» Exercise details
The lines below are to be quoted exactly, from the first through the one that contains "RING_BLEND = 0.08".

» Working data

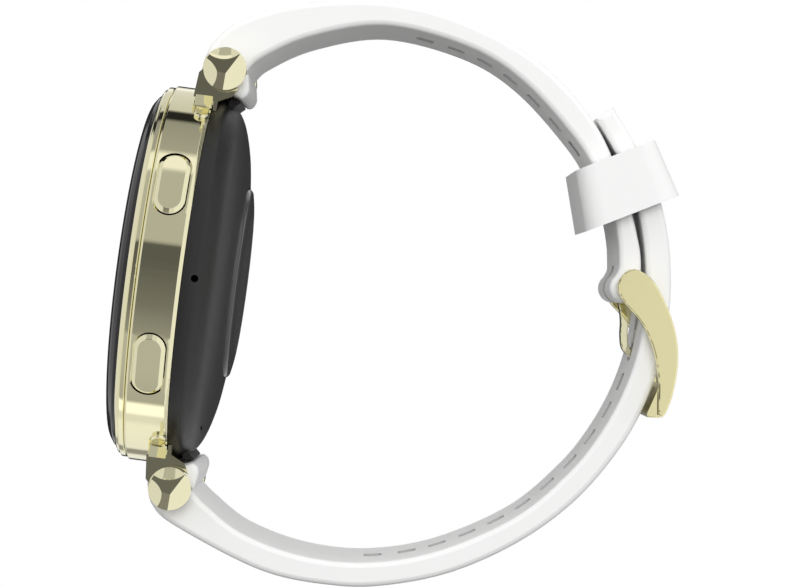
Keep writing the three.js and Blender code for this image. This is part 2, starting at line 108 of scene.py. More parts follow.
BOARD = node_material("board_green", (0.012, 0.10, 0.035), 0.38, noise=0.08, tint=0.3,
                      noise_scale=1500)
COPPER = node_material("copper_wire", (0.75, 0.36, 0.2), 0.3, 1.0, noise=0.08, noise_scale=4000)
FOIL = node_material("battery_foil", (0.5, 0.51, 0.53), 0.35, 0.8, noise=0.08, noise_scale=900)


DIAL_OPENING_R = 17.3
LENS_WINDOW_R = 7.4
RING_BLEND = 0.08


def ring_tint(material, radius, outside):
    """Another base colour beyond a radius from the case's axis."""
    nodes = material.node_tree.nodes
    link = material.node_tree.links.new
    shader = nodes["Principled BSDF"]
    place = nodes.new("ShaderNodeTexCoord")
    flat = nodes.new("ShaderNodeVectorMath")
    flat.operation = "MULTIPLY"
    flat.inputs[1].default_value = (0, 1, 1)
    size = nodes.new("ShaderNodeVectorMath")
    size.operation = "LENGTH"
    step = nodes.new("ShaderNodeMapRange")
    step.inputs["From Min"].default_value = radius * MM
    step.inputs["From Max"].default_value = (radius + RING_BLEND) * MM
    mix = nodes.new("ShaderNodeMix")
    mix.data_type = "RGBA"
    mix.inputs[6].default_value = shader.inputs["Base Color"].default_value[:]
    mix.inputs[7].default_value = (*outside, 1)
    link(place.outputs["Object"], flat.inputs[0])
    link(flat.outputs["Vector"], size.inputs[0])
    link(size.outputs["Value"], step.inputs["Value"])
    link(step.outputs["Result"], mix.inputs[0])
    link(mix.outputs[2], shader.inputs["Base Color"])


ring_tint(GLASS, DIAL_OPENING_R, (0.016, 0.016, 0.016))
ring_tint(LENS, LENS_WINDOW_R, (0.065, 0.065, 0.065))

CAD_LOOKS = {
    "glass_gasket": SEAL, "display_module": PLASTIC, "board_screw_a": STEEL,
    "board_screw_b": STEEL, "board_screw_c": STEEL, "main_board": BOARD, "battery": FOIL,
    "vibration_motor": STEEL, "microphone": STEEL, "back_gasket": SEAL, "sensor_board": BOARD,
    "charging_coil": COPPER, "button_upper_clip": STEEL, "button_upper_seal": SEAL,
    "button_upper_switch": PLASTIC, "button_lower_clip": STEEL, "button_lower_seal": SEAL,
    "button_lower_switch": PLASTIC, "lug_bar_upper": STEEL, "lug_bar_lower": STEEL,
    "buckle_pin": STEEL,
}
for node, look in CAD_LOOKS.items():
    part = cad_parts[node]
    part.data.materials.clear()
    part.data.materials.append(look)


# ---------------------------------------------------------------- mesh helpers (millimetres)
def spline(points, n):
    """n steps along a Catmull-Rom curve through the points."""
    out = []
    last = len(points) - 1
    for k in range(n + 1):
        p = last * k / n
        i = min(int(p), last - 1) if k < n else last - 1
        t = p - i
        a = points[max(i - 1, 0)]
        b = points[i]
        c = points[i + 1]
        d = points[min(i + 2, last)]
        v = []
        for q in (0, 1):
            m0 = (c[q] - a[q]) / 2
            m1 = (d[q] - b[q]) / 2
            v.append((2 * b[q] - 2 * c[q] + m0 + m1) * t ** 3
                     + (-3 * b[q] + 3 * c[q] - 2 * m0 - m1) * t ** 2 + m0 * t + b[q])
        out.append(tuple(v))
    return out


def new_object(name, mesh):
    o = bpy.data.objects.new(name, mesh)
    bpy.context.collection.objects.link(o)
    return o


MERGE = 0.0005


def clean(o):
    b = bmesh.new()
    b.from_mesh(o.data)
    bmesh.ops.remove_doubles(b, verts=b.verts, dist=MERGE)
    bmesh.ops.recalc_face_normals(b, faces=b.faces)
    b.to_mesh(o.data)
    b.free()
    return o


def lathe(name, profile, steps=256):
    """Turned about the X axis from (radius, x) points; closed on itself or on the axis."""
    b = bmesh.new()
    rings = []
    for r, x in profile:
        if r < 1e-6:
            rings.append([b.verts.new((x, 0, 0))])
        else:
            rings.append([b.verts.new((x, -r * math.cos(2 * math.pi * k / steps),
                                       r * math.sin(2 * math.pi * k / steps)))
                          for k in range(steps)])
    pairs = list(zip(rings, rings[1:]))
    if len(rings[0]) > 1:
        pairs.append((rings[-1], rings[0]))
    for p, q in pairs:
        for k in range(steps):
            j = (k + 1) % steps
            if len(p) == 1 and len(q) == 1:
                continue
            if len(p) == 1:
                b.faces.new((p[0], q[k], q[j]))
            elif len(q) == 1:
                b.faces.new((p[k], q[0], p[j]))
            else:
                b.faces.new((p[k], q[k], q[j], p[j]))
    bmesh.ops.recalc_face_normals(b, faces=b.faces)
    me = bpy.data.meshes.new(name)
    b.to_mesh(me)
    b.free()
    return new_object(name, me)


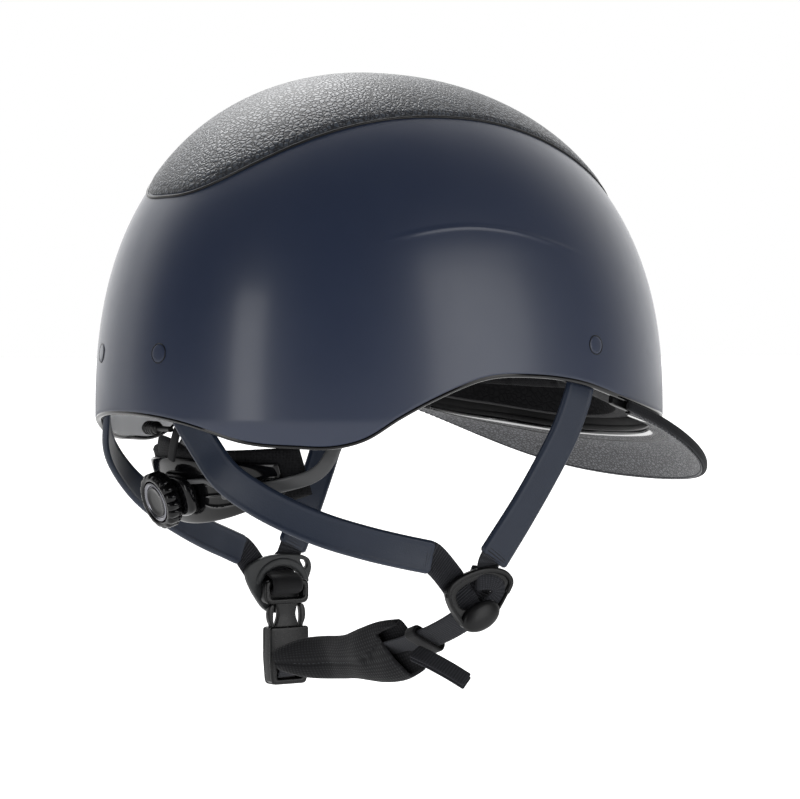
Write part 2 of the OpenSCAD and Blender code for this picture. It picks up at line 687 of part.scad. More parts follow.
module rack_band_left() {
  rack_band(1);
}

// rivet that joins an arm to its rack
pin_a = 30;
module band_pin(s) {
  color(steel) at_cradle() rotate([0, 0, -s * pin_a]) translate([0, rack_r - 1.5, -0.8])
    rotate([-90, 0, 0]) {
      cylinder(r = 1.1, h = 3.3, $fn = 24);
      translate([0, 0, 2.4]) cylinder(r = 2.3, h = 1, $fn = 32);
    }
}

module band_pin_right() {
  band_pin(-1);
}

module band_pin_left() {
  band_pin(1);
}

// ---- suspension of the cradle ----

module hanger_strap() {
  P = [[-11, 120.6, -23], [-12.6, 120.4, -17], [-14, 119.6, -11], [-14.5, 117.2, -4],
    [-14, 115.8, 4], [-13, 115.6, 12]];
  color(black) sweep(P, [for (p = P) [0, 1, 0]], strip(6, 1.4));
}

// ribbed end of the hanger's cord, lying along the inner edge of the rim
module hanger_toggle() {
  color(black) translate([5, 118.6, -9.6]) rotate([0, 90, -8]) union() {
    cylinder(r = 2.6, h = 16, $fn = 24);
    for (k = [0:3]) translate([0, 0, 2.6 + 3 * k]) cylinder(r = 3.3, h = 1.6, $fn = 24);
    translate([0, 0, -16]) cylinder(r = 1.3, h = 17, $fn = 24);
  }
}

module hanger_clip() {
  color(black) translate([-7, 114.3, 7]) difference() {
    cube([22, 6, 11], center = true);
    translate([-5.5, 1.4, 0]) cube([8, 2.8, 20], center = true);
  }
}

module temple_guide(s) {
  color(black) translate([s * 69.2, 60, 12]) difference() {
    cube([8.6, 30, 16], center = true);
    translate([-s * 1.2, 0, -2]) cube([8.6, 40, 16], center = true);
  }
}

module temple_guide_right() {
  temple_guide(-1);
}

module temple_guide_left() {
  temple_guide(1);
}

outer_shell();
rim_trim();
foam_liner();
crown_panel();
crown_panel_piping();
peak_core();
peak_leather();
peak_gloss_trim();
peak_cover();
peak_binding();
crown_pad();
brow_pad();
side_pad_right();
side_pad_left();
rear_pad();
strap_anchor_plugs();
strap_anchor_backs();
front_sleeve_right();
front_sleeve_left();
rear_sleeve_right();
rear_sleeve_left();
front_webbing_right();
front_webbing_left();
rear_webbing_right();
rear_webbing_left();
divider_frame_right();
divider_frame_left();
divider_cap();
chin_webbing_right();
chin_webbing_left();
chin_pad();
strap_keeper();
strap_tail();
buckle_loop();
buckle_plug();
prong_front();
prong_rear();
buckle_socket();
cradle_shell();
cradle_pad();
dial_housing();
dial_knob();
dial_ring();
dial_cap();
dial_pinion();
dial_screw();
rack_band_right();
rack_band_left();
band_pin_right();
band_pin_left();
hanger_strap();
hanger_toggle();
hanger_clip();
temple_guide_right();
temple_guide_left();
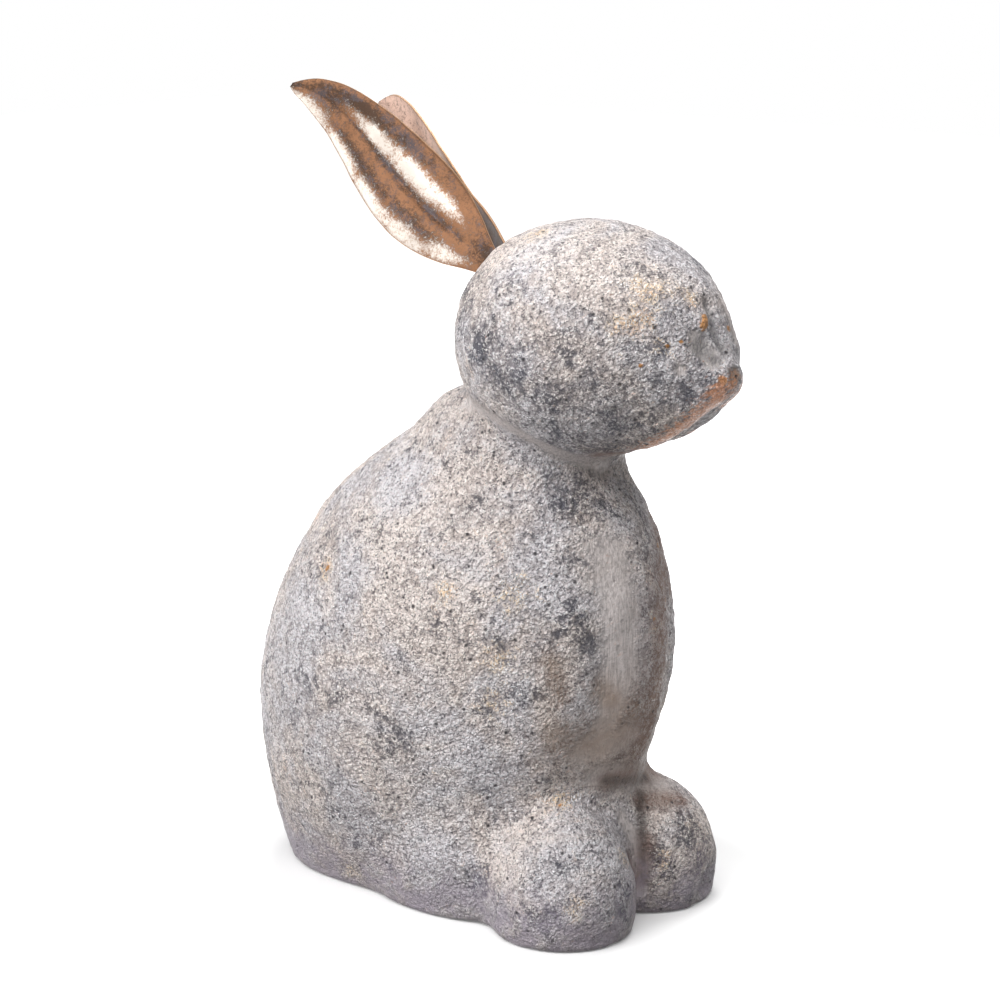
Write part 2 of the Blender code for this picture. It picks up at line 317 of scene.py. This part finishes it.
on_ground = np.clip(points[:, 2] / GROUND_FADE, 0.0, 1.0)
moved = points + normals * (relief * on_ground)[:, None]
moved[:, 2] = np.maximum(moved[:, 2], 0.0)
stone_mesh.vertices.foreach_set("co", moved.reshape(-1))
marks = {"slate": SLATE_PATCHES, "ochre": OCHRE_SPOTS, "orange": ORANGE_SPOTS, "grime_and_shade": GRIME_AND_SHADE_PATCHES,
         "pale": PALE_PATCHES, "nose": NOSE_BALL, "umber_and_shade": spots_along(*UMBER_AND_SHADE_PATHS),
         "tan": spots_along(*TAN_PATHS), "crease": spots_along(*CREASE_PATHS),
         "hollow": spots_along(*HOLLOW_PATHS), "gold": spots_along(*GOLD_PATHS)}
BOTH_SIDES = ("grime_and_shade", "umber_and_shade", "tan", "crease", "hollow", "gold")
mark_values = {label: spread_of(spots, points, label in BOTH_SIDES) for label, spots in marks.items()}
mark_values["rubbed"] = smooth_area
for label, values in mark_values.items():
    layer = stone_mesh.attributes.new(label, "FLOAT", "POINT")
    layer.data.foreach_set("value", values)

# The ear slots are cut again through the finished skin.
slack = SLOT_CLEARANCE
for name in EAR_ROOTS:
    cutter_mesh = bpy.data.meshes.new(name + "_slot")
    block = bmesh.new()
    bmesh.ops.create_cube(block, size=1.0)
    size = Vector((TAB_WIDTH + 2 * slack, SHEET_THICKNESS + 2 * slack, TAB_DEPTH + slack + CUT_MARGIN))
    middle = Vector((0.0, 0.0, (CUT_MARGIN - TAB_DEPTH - slack) / 2))
    bmesh.ops.scale(block, vec=size, verts=block.verts)
    bmesh.ops.translate(block, vec=middle, verts=block.verts)
    bmesh.ops.transform(block, matrix=ear_place(name), verts=block.verts)
    block.to_mesh(cutter_mesh)
    block.free()
    cutter = bpy.data.objects.new(name + "_slot", cutter_mesh)
    bpy.context.scene.collection.objects.link(cutter)
    cut = stone.modifiers.new("slot", "BOOLEAN")
    cut.solver = "EXACT"
    cut.operation = "DIFFERENCE"
    cut.object = cutter
    applied(stone, "stone_body")
    bpy.data.objects.remove(cutter)


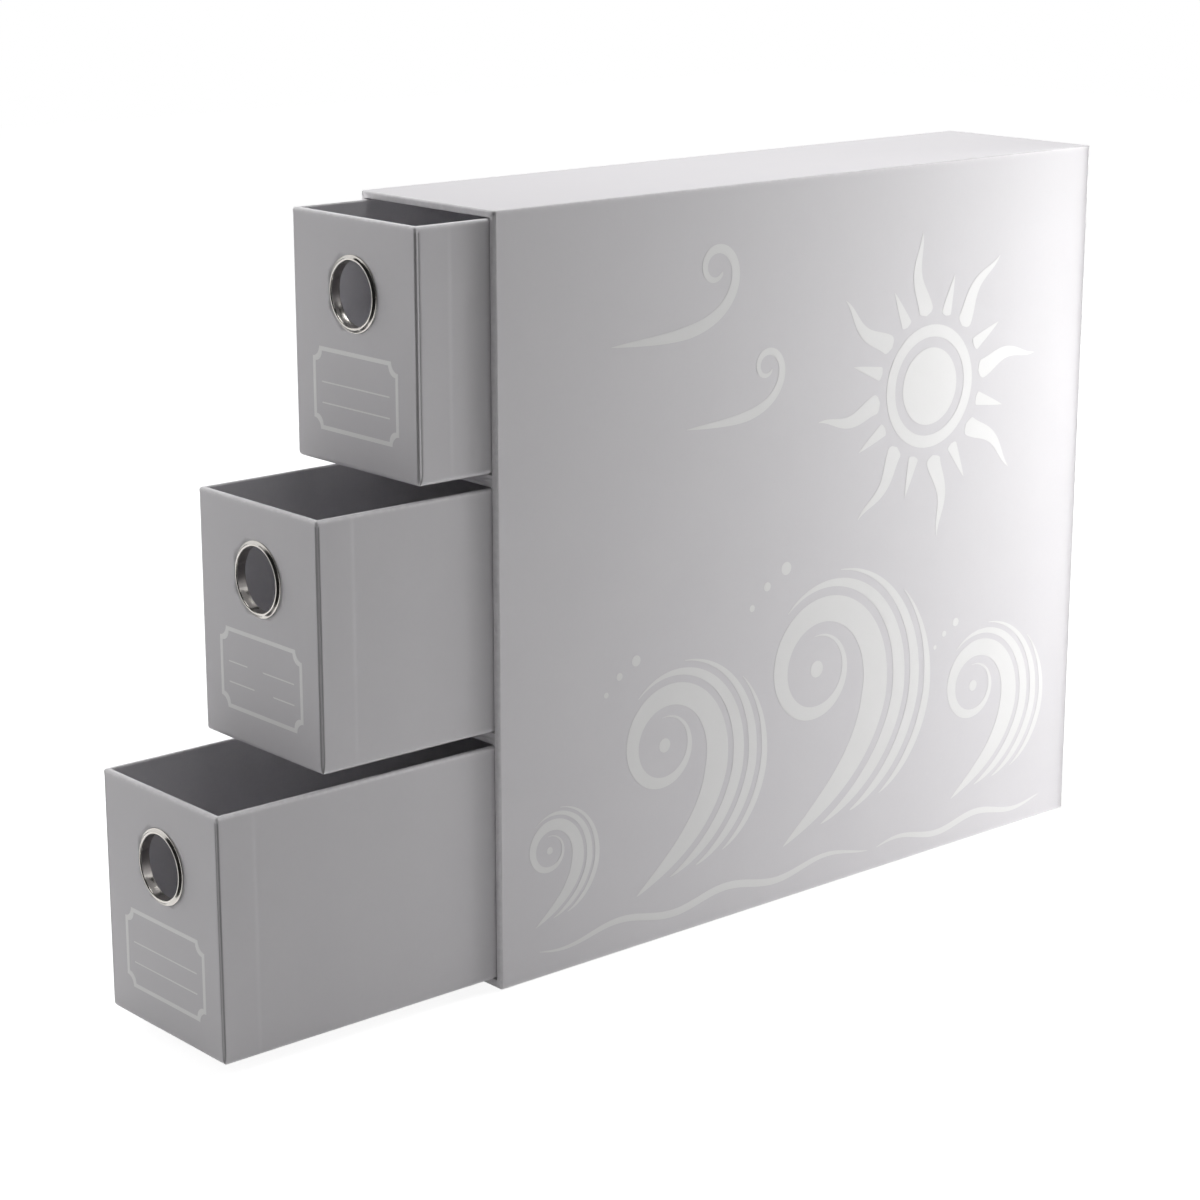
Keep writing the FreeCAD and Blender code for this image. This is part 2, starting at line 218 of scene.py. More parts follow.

» Full solution
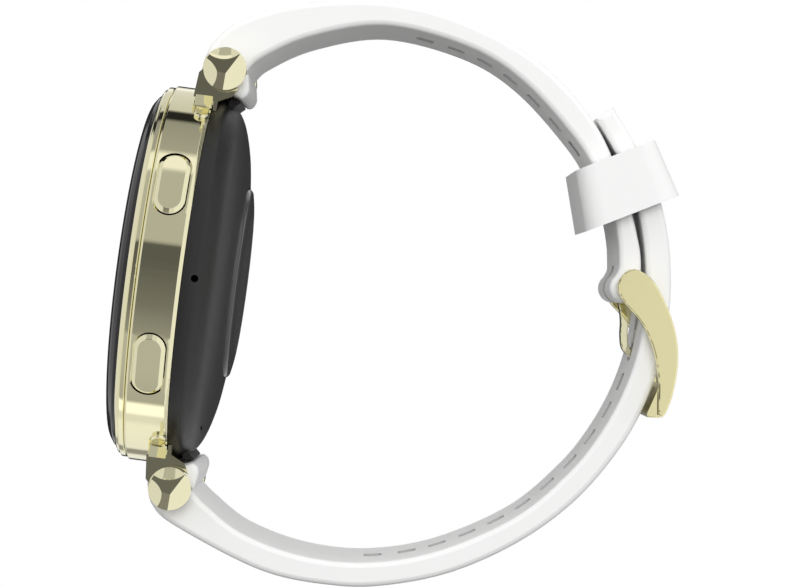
Keep writing the three.js and Blender code for this image. This is part 2, starting at line 108 of scene.py. More parts follow.
BOARD = node_material("board_green", (0.012, 0.10, 0.035), 0.38, noise=0.08, tint=0.3,
                      noise_scale=1500)
COPPER = node_material("copper_wire", (0.75, 0.36, 0.2), 0.3, 1.0, noise=0.08, noise_scale=4000)
FOIL = node_material("battery_foil", (0.5, 0.51, 0.53), 0.35, 0.8, noise=0.08, noise_scale=900)


DIAL_OPENING_R = 17.3
LENS_WINDOW_R = 7.4
RING_BLEND = 0.08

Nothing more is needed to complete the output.